Tokyo (ANTARA News) - Film "Life and Death on the Shore" tak banyak dihiasi musik latar, tapi karya sutradara Michio Koshikawa ini kaya dengan suara alam.


Angin, ombak, cuitan burung hingga nyanyian yang disenandungkan anak-anak di pulau Kakeromajima, bagian dari kepulauan Amami di barat daya Jepang menjadi bagian penting.


Bunyi-bunyian yang bisa ditemui di sebuah pulau terpencil itu menghiasi adegan-adegan panjang tanpa dialog yang banyak ditemui di film ini.


"Life and Death on the Shore" diadaptasi dari otobiografi Miho dan Toshio Shimao, dua orang yang bertemu di pulau Amami saat Perang Dunia II dan akhirnya menikah.

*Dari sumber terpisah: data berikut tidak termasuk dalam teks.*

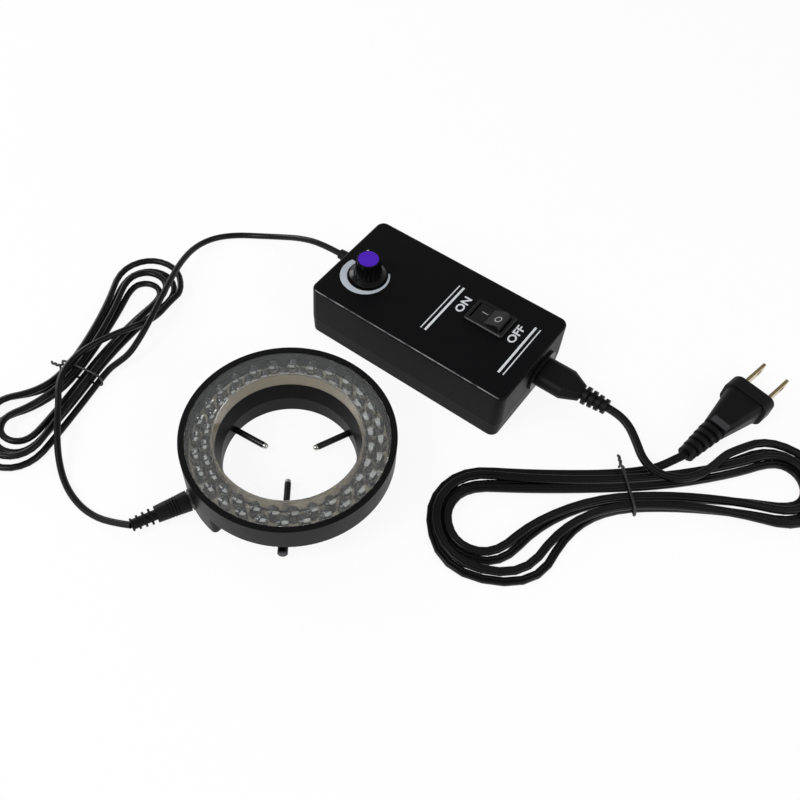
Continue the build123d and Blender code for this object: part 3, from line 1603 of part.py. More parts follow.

Kisah cinta yang terancam hancur gara-gara perang ini dirasakan oleh Toe (Hikari Mitsushima) dan Kapten Saku (Kento Nagayama). Toe yang seorang guru sekolah dasar pertama kali bertemu Saku di tengah hutan dalam perjalanan pulang bersama murid-muridnya.


Pertemuan pertama tidak menyisakan kesan baik di mata para murid karena Saku tanpa basa-basi melarang mereka melewati jalan itu lagi. Akibatnya, bocah-bocah itu harus melalui jalan yang lebih jauh dan terpaksa terlambat tiba di sekolah.


"Aku sebal pada Kapten," salah seorang murid mengadu pada Toe.


Kesan buruk langsung luntur setelah Saku mulai berteman dengan anak-anak, juga guru mereka. Saku yang sebenarnya tidak senang jadi pemimpin unit di mana anggotanya harus siap mati saat ada perintah mulai menjalin kasih dengan Toe.


Diam-diam mereka sering berjumpa di sebuah bangunan kosong tempat membuat garam di pinggir pantai. Kebahagiaan Toe dan Saku terancam ketika pesawat-pesawat musuh makin sering terbang mendesing, pertanda maut mulai mendekati sang kekasih.


Dalam sesi tanya jawab usai pemutaran, sutradara Koshikawa mengungkapkan ia sampai harus mengulang adegan perpisahan Toe dan Saku hingga tujuh kali untuk memastikan semua sempurna. Tak hanya akting, tapi juga bagaimana situasi ombak di laut yang jadi latar belakang kedua orang itu.


"Suara di sekitar kita, suara alam, suara laut, penting sekali di sini... Adegan saat akan berpisah sampai diambil tujuh kali karena ada banyak kondisi yang harus benar," kata Michio Koshikawa di Festival Film Internasional Tokyo (TIFF) 2017, Jumat (27/10) waktu setempat.


Aktris Hikari Mitsushima dipuji karena berhasil menghidupkan karakter Toe yang ekspresinya bisa dirasakan oleh penonton hanya lewat perubahan-perubahan yang hampir tak kentara.


Menurut sutradara, Mitsushima benar-benar tidak terlihat seperti sedang berakting, tapi memang benar-benar tenggelam dalam karakter Toe.


"Dia seperti menyatu dengan pulau itu, dia seperti lebih dari manusia. Toe menjadi lebih dari seorang Toe, dia juga Hikari Mitsushima, dia juga orang-orang lokal di sana, dia seperti menjadi satu dengan lingkungan," tutur Koshikawa.


"Saya mulai akting di film sejak berusia 20 tahun, tapi ketika mulai menginjak usia akhir 20-an, saya mulai berpikir saya harus berkarya di tempat di mana saya bisa mengekspresikan diri sendiri secara total," kata Mitsushima mengenai proyek ini.


Demi karakter Toe, Mitsushima belajar bicara dengan dialek di pulau tersebut serta menguasai cengkok saat menyanyikan lagu-lagu tradisional yang sering ia lantunkan di dalam film.


"Saya belajar dari seorang nenek di pulau itu, dia adalah penyanyi di sana, usianya hampir 80 tahun," ungkap Mitsushima pada ANTARA News lewat penerjemah.